Just beyond downtown, a street or two would be filled with the homes of the wealthy. These were the merchants, manufacturers, doctors, and lawyers who could afford valuable land and who wished to enjoy the prominence and convenience of a central address. Beacon Hill in Boston, Chestnut Street in Philadelphia, and Washington Square in New York remain as reminders of the housing habits of the rich. These early sections also marked the axes of fashion for their cities, so that when later growth and a movement to the suburbs drove the wealthy and their followers uptown and beyond the city, their new homes advanced in the same general direction that had been plotted by their inner-city streets.

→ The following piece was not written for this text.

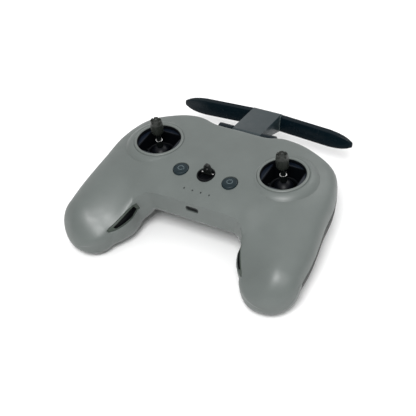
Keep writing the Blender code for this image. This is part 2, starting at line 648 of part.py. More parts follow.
def build_antenna():
    axis = (0.0, HINGE_Y, HINGE_Z)
    base = box("antenna_base", (38.0, 1.4, 11.0), (0.0, 36.1, -14.2), DARK_GREY)
    join(base, rod("base_knuckles", BASE_KNUCKLE_R, 2 * BASE_HALF, axis, axis='X', sides=24, guide=True))
    join(base, box("base_web", (2 * BASE_HALF - 2.0, 5.0, 5.0), (0.0, 38.1, -11.8), guide=True))
    combine(base, box("cut_base_middle", (2 * ARM_HALF + 2 * GAP, 12.0, 24.0), (0.0, 42.8, -12.0), guide=True))
    join(base, box("base_tenon", (20.0, 9.0, 3.0), (0.0, 31.6, -18.0), guide=True))
    combine(base, rod("cut_base_bore", 1.5, 2 * BASE_HALF - 0.8, axis, axis='X', sides=16, guide=True))
    rod("antenna_pin", 1.2, 2 * BASE_HALF - 1.6, axis, SILVER, axis='X', sides=16)

    drop = ARM_DROP / (ARM_FAR_Y - HINGE_Y)
    top = HINGE_Z + KNUCKLE_R - 0.1
    far_top = top - drop * (ARM_FAR_Y - HINGE_Y)
    outline = ((HINGE_Y, top), (ARM_FAR_Y, far_top), (ARM_FAR_Y + 1.2, far_top - 1.8), (ARM_FAR_Y - 0.6, -26.2),
               (69.6, -25.8), (HINGE_Y + 1.0, HINGE_Z - KNUCKLE_R + 0.1), (HINGE_Y, HINGE_Z - KNUCKLE_R + 0.1))
    arm = side_plate("antenna_arm", outline, ARM_HALF, DARK_GREY)
    join(arm, rod("arm_knuckle", KNUCKLE_R, 2 * ARM_HALF, axis, axis='X', sides=24, guide=True))
    combine(arm, rod("cut_arm_bore", 1.5, 2 * ARM_HALF + 4.0, axis, axis='X', sides=16, guide=True))
    for side, sign in (("left", -1), ("right", 1)):
        antenna_blade(side + "_antenna_blade", sign)


BLADE_SECTION = ((74.8, -13.4), (71.6, -14.0), (69.8, -19.8), (69.2, -25.6), (73.0, -26.4), (76.4, -19.5))
BLADE_TAPER = ((ARM_HALF + GAP, 1.0), (52.0, 1.0), (58.0, 0.93), (63.0, 0.8), (67.0, 0.6), (BLADE_TIP_X, 0.3))


def antenna_blade(name, sign):
    """One half of the T: a six-sided bar that narrows and droops to a rounded tip."""
    root_y = sum(y for y, z in BLADE_SECTION) / len(BLADE_SECTION)
    root_z = sum(z for y, z in BLADE_SECTION) / len(BLADE_SECTION)
    bm = bmesh.new()
    rings = []
    for x, scale in BLADE_TAPER:
        droop = (x - ARM_HALF) / (BLADE_TIP_X - ARM_HALF)
        ring = []
        for y, z in BLADE_SECTION:
            at_y = root_y + (y - root_y) * scale - 2.4 * droop
            at_z = root_z + (z - root_z) * scale - 1.6 * droop
            ring.append(bm.verts.new(Vector((sign * x, at_y, at_z)) * MM))
        rings.append(ring)
    bmesh.ops.contextual_create(bm, geom=rings[0])
    bmesh.ops.contextual_create(bm, geom=rings[-1])
    for ring, following in zip(rings, rings[1:]):
        for k in range(len(ring)):
            after = (k + 1) % len(ring)
            bm.faces.new((ring[k], ring[after], following[after], following[k]))
    bmesh.ops.recalc_face_normals(bm, faces=bm.faces)
    return add_object(name, mesh_from(name, bm, smooth=False), DARK_GREY)


# ---------------------------------------------------------------- inside the body

def build_inside():
    board = box("main_board", (56.0, 60.0, 1.6), (0.0, -4.0, BOARD_Z), BOARD)
    join(board, box("radio_can", (20.0, 14.0, 3.0), (0.0, 8.0, BOARD_Z + 1.8), guide=True))
    for k, (x, y, post_top, floor) in enumerate(SCREWS):
        combine(board, rod("cut_board_%d" % k, 3.7, 6.0, (x, y, BOARD_Z), sides=16, guide=True))
        head = rod("case_screw_%d" % (k + 1), 2.5, 1.7, (x, y, floor + 1.45), SILVER, sides=16)
        join(head, rod("shank_%d" % k, 1.15, 12.5, (x, y, floor + 7.6), sides=12, guide=True))
    keys = box("button_board", (50.0, 14.0, 1.2), (0.0, -20.0, -8.6), BOARD)
    for k, x in enumerate((-BUTTON_AT[0], BUTTON_AT[0])):
        join(keys, rod("key_switch_%d" % k, 2.6, 1.8, (x, BUTTON_AT[1], -7.9), sides=16, guide=True))
    for side, sign in (("left", -1), ("right", 1)):
        droop = Matrix.Rotation(math.radians(CELL_DROOP), 3, 'X')
        rod(side + "_battery_cell", 9.0, 49.0, (sign * CELL_AT[0], CELL_AT[1], CELL_AT[2]), CELL, axis='Y',
            turn=droop, sides=24)


build_antenna()
build_shells()
build_skin_pieces()
for gimbal_side, gimbal_sign in (("left", -1), ("right", 1)):
    build_gimbal(gimbal_side, gimbal_sign)
build_face_controls()
build_shoulder_controls()
build_inside()
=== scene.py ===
"""Visual model of the radio transmitter controller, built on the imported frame.

Drafting numbers are in millimetres: X to the operator's right, Y away from the operator, Z out of the face,
with zero on the face midway between the two gimbals, as in the part itself."""
import math

import bmesh
import bpy
import numpy as np
from mathutils import Matrix, Vector


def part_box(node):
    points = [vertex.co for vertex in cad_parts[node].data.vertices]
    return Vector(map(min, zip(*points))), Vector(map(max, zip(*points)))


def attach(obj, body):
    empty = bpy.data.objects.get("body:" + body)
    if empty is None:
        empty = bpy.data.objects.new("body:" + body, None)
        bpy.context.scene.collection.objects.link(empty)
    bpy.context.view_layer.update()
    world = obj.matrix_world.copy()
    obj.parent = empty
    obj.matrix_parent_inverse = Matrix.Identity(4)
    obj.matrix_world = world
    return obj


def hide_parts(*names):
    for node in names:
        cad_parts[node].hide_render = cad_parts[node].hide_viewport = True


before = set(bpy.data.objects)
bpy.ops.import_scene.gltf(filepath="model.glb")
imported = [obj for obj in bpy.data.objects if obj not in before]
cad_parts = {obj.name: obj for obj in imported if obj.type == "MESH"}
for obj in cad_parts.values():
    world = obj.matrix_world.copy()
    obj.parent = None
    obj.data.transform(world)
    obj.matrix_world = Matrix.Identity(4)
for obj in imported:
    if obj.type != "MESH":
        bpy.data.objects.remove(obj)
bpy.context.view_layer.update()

MM = 0.001


def middle(node):
    """Centre of a CAD node's box, in metres."""
    low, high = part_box(node)
    return (low + high) / 2


FACE_HEIGHT = 51.0                              # height of drafting zero above the feet's undersides
DRAFT_Y = middle("left_gimbal_ring").y / MM     # row-frame Y of the line through the gimbals
GAP = 0.3
WALL = 2.0
GIMBAL_X = middle("right_gimbal_ring").x / MM
OPENING_R = 16.15
RING_R = 18.3
PIVOT_Z = -13.0
TRUNNION_R = 1.25
TRUNNION_BORE_R = 1.6
YOKE_GAP_R = 9.8
DOME_R = 7.4
POST_R = 1.8
COLLAR_BORE_R = 2.15
COLLAR_R = 2.5
BUTTON_R = 5.6
LOOP_R = 6.4
LAMP_SPACING = 6.6
FAR_WALL_Y = 36.2                               # middle of the holes for the far wall's controls
CORNER_AT = (66.0, 32.7, -19.5)                 # middle of the right corner control's hole
CORNER_ANGLE = math.radians(19.0)               # the corner controls' turn away from the far wall
SLOT_SPAN = (3.9, 7.92)                         # first and last station of the storage slot's rim
HOLLOW_SPAN = (4.45, 7.3)                       # the same for the hollow inside the rim
PAD_SPAN = (4.74, 7.95)                         # the same for the rubber pad


def place(x, y, z):
    """Row-frame position, in metres, of a drafting point in millimetres."""
    return Vector((x * MM, (y + DRAFT_Y) * MM, (z + FACE_HEIGHT) * MM))


def drafting(point):
    """Drafting position, in millimetres, of a row-frame point in metres."""
    return Vector((point.x / MM, point.y / MM - DRAFT_Y, point.z / MM - FACE_HEIGHT))


def underside(node):
    """Drafting height of a CAD node's lowest point."""
    return drafting(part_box(node)[0]).z


def topside(node):
    """Drafting height of a CAD node's highest point."""
    return drafting(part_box(node)[1]).z


def about_z(angle):
    return Matrix.Rotation(angle, 3, 'Z')


# ---------------------------------------------------------------- materials

def shader_of(name):
    """A new material with its node tree and its Principled shader."""
    made = bpy.data.materials.new(name)
    made.use_nodes = True
    return made, made.node_tree, made.node_tree.nodes["Principled BSDF"]


def noise(tree, scale, detail=2.0, roughness=0.5):
    where = tree.nodes.new("ShaderNodeTexCoord")
    made = tree.nodes.new("ShaderNodeTexNoise")
    made.inputs["Scale"].default_value = scale
    made.inputs["Detail"].default_value = detail
    made.inputs["Roughness"].default_value = roughness
    tree.links.new(where.outputs["Object"], made.inputs["Vector"])
    return made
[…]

Outside the slum streets and fashionable blocks stretched acre upon acre sheltering mingled commercial, industrial, and residential neighborhoods that have no counterpart in our own day. Boardinghouses stood beside prosperous homes, mill workers crowded around a suburban establishment like Peter Cooper's glueworks, while the owner's home stood alone across a field from the group. Another row of houses for downtown workers might stand a block away, and back lots were universally crammed with stables and blacksmith shops and lumber yards.
Baldwin's locomotive works in Philadelphia, a leading enterprise of the city, was a definition point for a fine mixed white-collar and blue-collar residential section.
If the criterion of urbanity is the mixture of classes and ethnic groups, in some cases including a mixture of blacks and whites, along with dense living and crowded streets and the omnipresence of all manner of business near the homes in every quarter, then the cities of the United States in the years between 1820 and 1870 marked the zenith of our national urbanity.